Last week, I decided to pick up a copy of Sovershenno Sekretno, the once wild muckraker's rag that had turned, after Artyom Borovik's suspicious death, into bland Hard Copy style scandal mongering, the kind of fake muckraking so popular in the US.

Let me just say: it's a great issue.

Governor or Unabomber Abramovich?

Governor or Unabomber Abramovich?

The most dangerous article deals with the murder last month of Magadan governor Valentin Tsvetkov. As expected, despite all the hue and cry from the Russian government, no one has been caught. The journalist, Iosif Galperin, asks the kinds of relevant questions that call into question the leads that most people are following, concluding, indirectly, that the most likely suspect is also just about the only person who could get away with murdering someone as powerful as Tsvetkov- the only person possibly more powerful than Putin himself.

Using an inside source, Galperin takes us through first the possible motives or the murder. First, what is at stake: a massive and highly criminalized trade in Kolyma gold, Okhotskoe Sea fish and massive amounts of untapped oil and gas reserves in the Magadan Oblast: up to 2.4 billion tons of oil and 2.4 trillion cubic meters of natural gas, resources that Tsvetkov had never allowed to be exploited. Over the past year, Tsvetkov allegedly tried to drag some of the gold business out of the shadow economy: two years ago only 14 tons of gold was officially mined and taxed, while last year that figure rose to 27, denying black marketers, including supposed criminal organizations from the Caucuses, part of the free ride.

Only someone incredibly wealthy and incredibly connected, almost or at the level of Putin, could possibly arrange this clean of a hit knowing in-advance that it would come off as smoothly as it did. Listing the requirements to carry out the operation, the number of people (8-15) the fee and the cash necessary to spirit the perpetrators out of Russia, Galperin estimates that the operation cost around 3-5 million dollars.

He discounts the general media and government line that the murder was a local Magadan hit carried out in Moscow because of Tsvetkov's many business connections. A Magadan gang wouldn't have the balls or the connections to pull off a murder on President Putin's route. He also discounts Putin as the suspect: if Putin wanted Tsvetkov killed, he or his people would have used the money to bribe and manipulate him out of power the way they did to another powerful Far East figure, Yevgeny Nazdratenko.

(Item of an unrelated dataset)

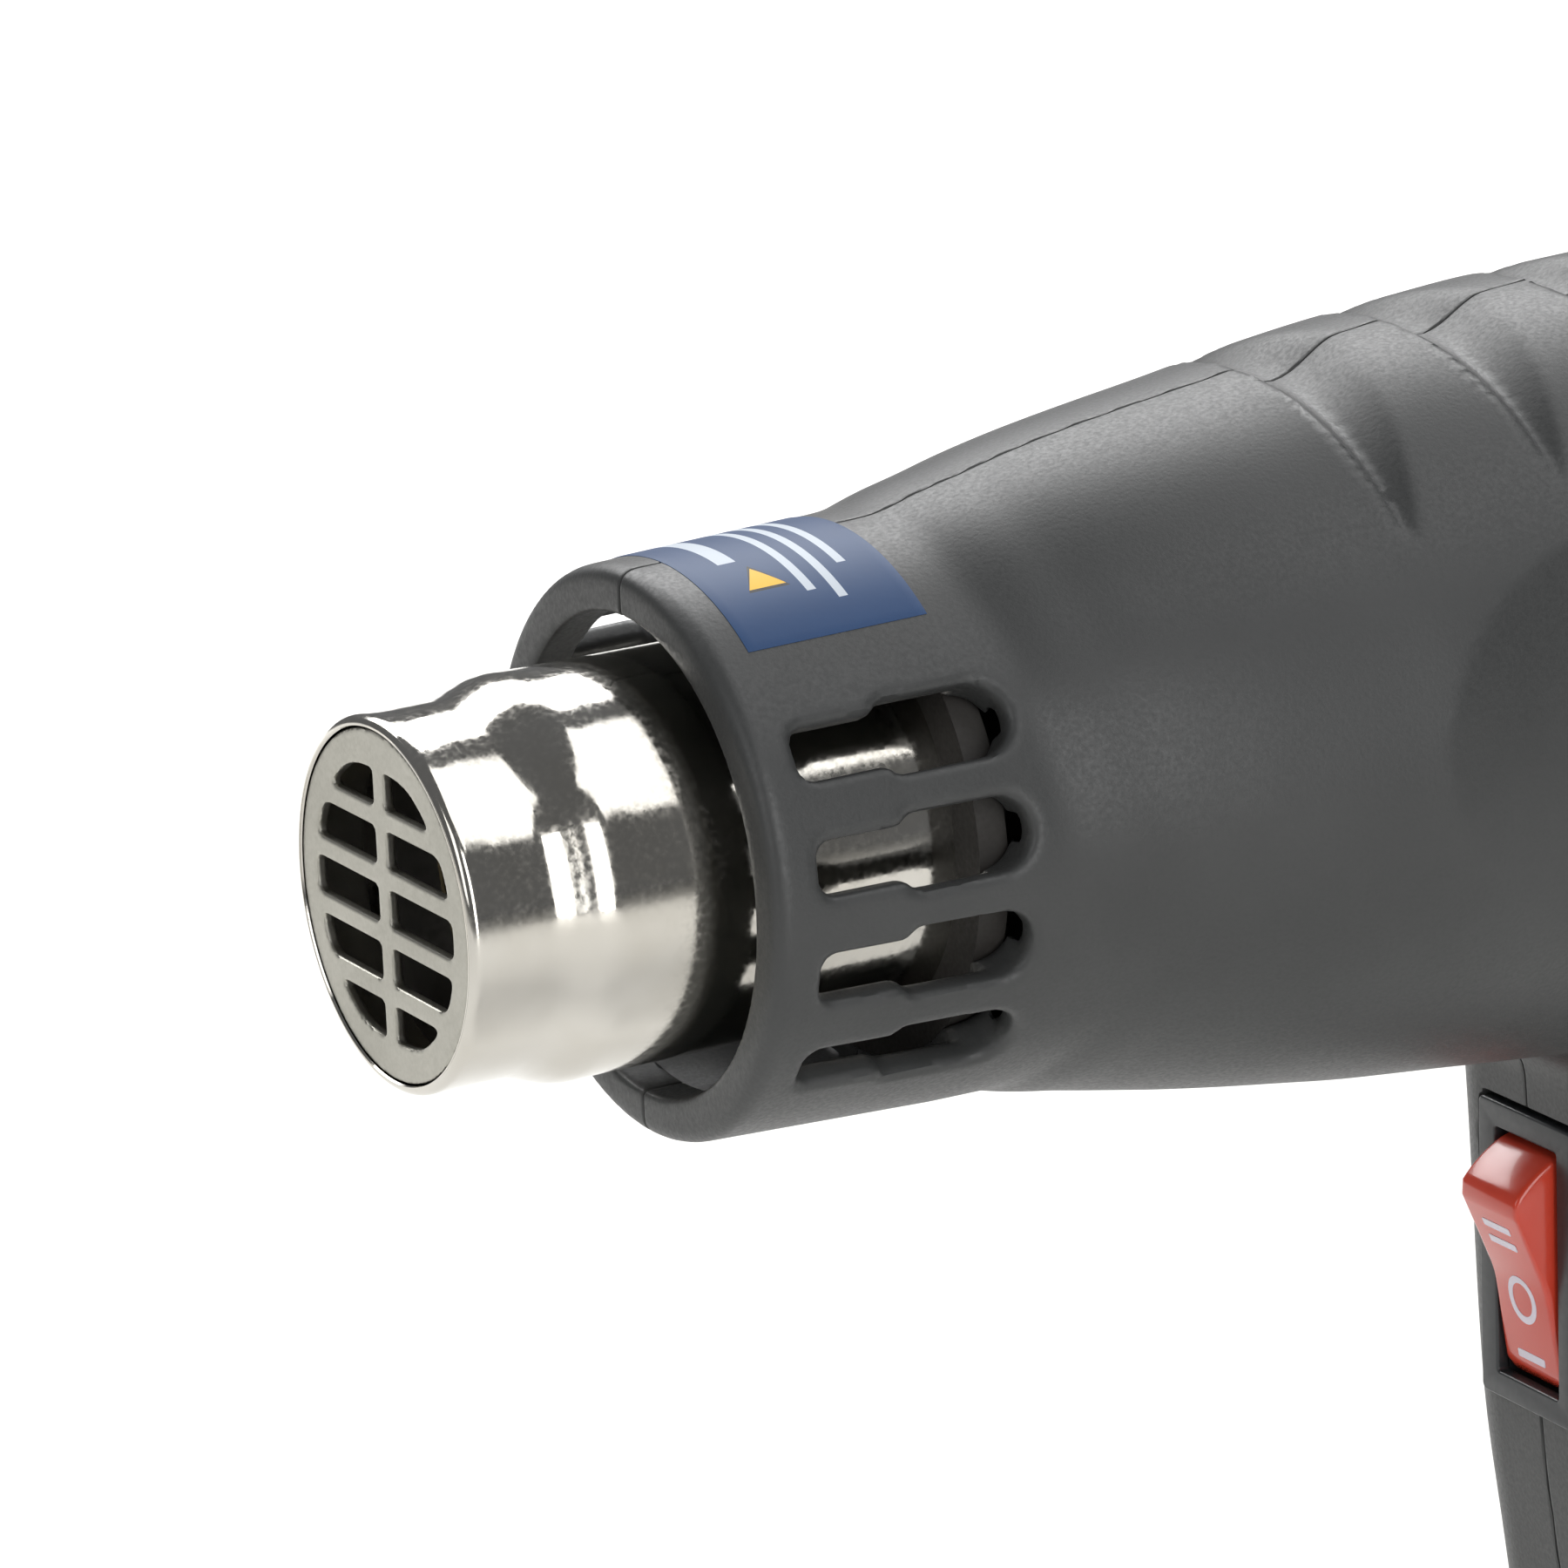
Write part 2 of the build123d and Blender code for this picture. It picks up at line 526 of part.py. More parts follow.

From here the trail leads, via an illegal precious metals transport and refining company called "Ingushzoloto", to Magadan's neighboring republic, Chukotka. Galperin is careful not to directly finger its present governor, Roman Abramovich, easily the scariest oligarch ever (scary to everyone but bought-off Western reporters like John Lloyd and Yuri Zarakhovich, who have published jaw-dropping blow-jobs about Abramovich in the Financial Times and Time Magazine respectively). Abramovich, as you'll recall, was so scary that no Russian media organ would dare even show his face until late 1999. He has been accused of everything from hijacking railway freight cars during the early 1990s to things we don't even want to publish if we can't attribute them to another media outlet.